Trash Can Kegorator

The fall is the season for beer festivals.  And it seems that there are more and more homebrew festivals popping up in NC as well (Brew Durham and Homebrew for Hunger, to name a few).  And since I will be serving at 2 festivals as well as a couple of other special events over the next month or two, I needed a way to easily transport and serve my beer.

Jockey boxes are the typical solution, but jockey boxes are expensive.  Even if you build your own, you have to buy a cooler and lots of copper or stainless steel, or even a cold plate – not to mention the faucets and shanks. I also considered just bringing my kegorator or keezer, but that would be really heavy and hard to transport and would rely on all of the events having electrical outlets available, so this was really not a practical solution.

I had read about this trash can kegorator conversion in Brew Your Own magazine, as well as on the forum, and it seemed to be a viable solution.  It is light-weight, on wheels and doesn’t need to be plugged in (just add ice).  Also, a trash can is only about $20 (less than a cooler) and no coils are needed.  You still have to buy the shanks, faucets and drip tray, but there is really no avoiding that if you’re serving beer unless you just use picnic taps.  The only other needed parts were some 1″ foam insulation board ($9), a drain spigot ($3) and some scrap wood and wood stain.

Below is the photo run-down of the build.  One thing to note: I also bought a small CO2 tank from Lowe’s ($65), just because I didn’t want to deal with constantly dis-assembling and re-assembling my 5-pound tank that is being used in my keezer.  However, you could easily do this and save a little money.  I like having the smaller tank, but the added cost is definitely significant.

insullate walls1) Cut the foam board to fit.  This will help your ice last longer and it’s dirt cheap.  I used some clear tape around the edges (duct tape works too) to keep from having bits of foam everywhere.

insullate lid







2) Cut foam board to fit in lid.  I also used a couple of spare boards to create a flat floor for the kegs in the bottom of the trashcan.










3) Drill a hole and install a drain spigot at the bottom to drain water when the ice melts.  You may need to add on some liquid nails to ensure a tight fit that won’t leak.


4) Stain the wood any color you like, then drill holes for shanks in one and attach L-brackets to the other to hold the drip tray








5) Attach wood to trashcan with bolts and drill holes through trashcan and insulation for shanks.  Attach shanks and faucets (they sure do look pretty!)











6) Using Liquid Nails, attach 2 magnets to the bottom of the drip tray.  While that drys, you can go ahead and bolt the wood with the L-brackets onto the trash can.  Once dry, the drip try will magnet to the L-brackets.  This makes for easy removal for washing.








7) attach tailpieces and beer lines to the shanks and run some sanitizer through to make sure nothing leaks and get everything sanitized.  Better to find a leak now with water or sanitizer than later with your homebrew!

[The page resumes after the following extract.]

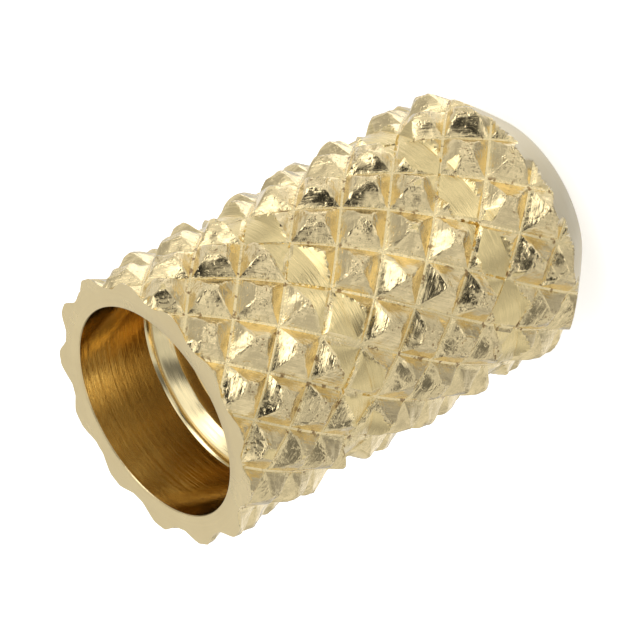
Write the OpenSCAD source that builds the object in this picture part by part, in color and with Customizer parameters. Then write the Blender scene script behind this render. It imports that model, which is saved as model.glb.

And there you have it.  A rolling, portable, 2-tap kegorator that is great for special events, festivals, weddings, etc.  I may set it up on some crates or a cooler to get the taps up to a little better serving level (or you could get a bigger trashcan (though you would need more ice to fill it).



That is one sweet setup you have and it makes for an easy cleanup.

One question on the cooler… are you running the draft hose coiled up through the ice in the ‘cooler’ or does the keg itself sit in the cooler?


Eric – great question! What makes the trashcan kegorator superior to a jockey box (in my opinion), other than the fact that it rolls, is that everything goes inside.

I have insulated it so it will work as a cooler, and put a flat floor on it for my 2 corny kegs to sit on. I then clipped a small CO2 tank & regulator to the inside wall (holding it near the top so it can be reached and not sit in the ice). Then, I just grab a few bags of ice and dump it in on the morning of the event, and close the lid.

The insulation keeps it cool in there, and I never have to open the lid. Everything is self-contained. And at the end of the day, I just open the spigot at the bottom to drain out the water.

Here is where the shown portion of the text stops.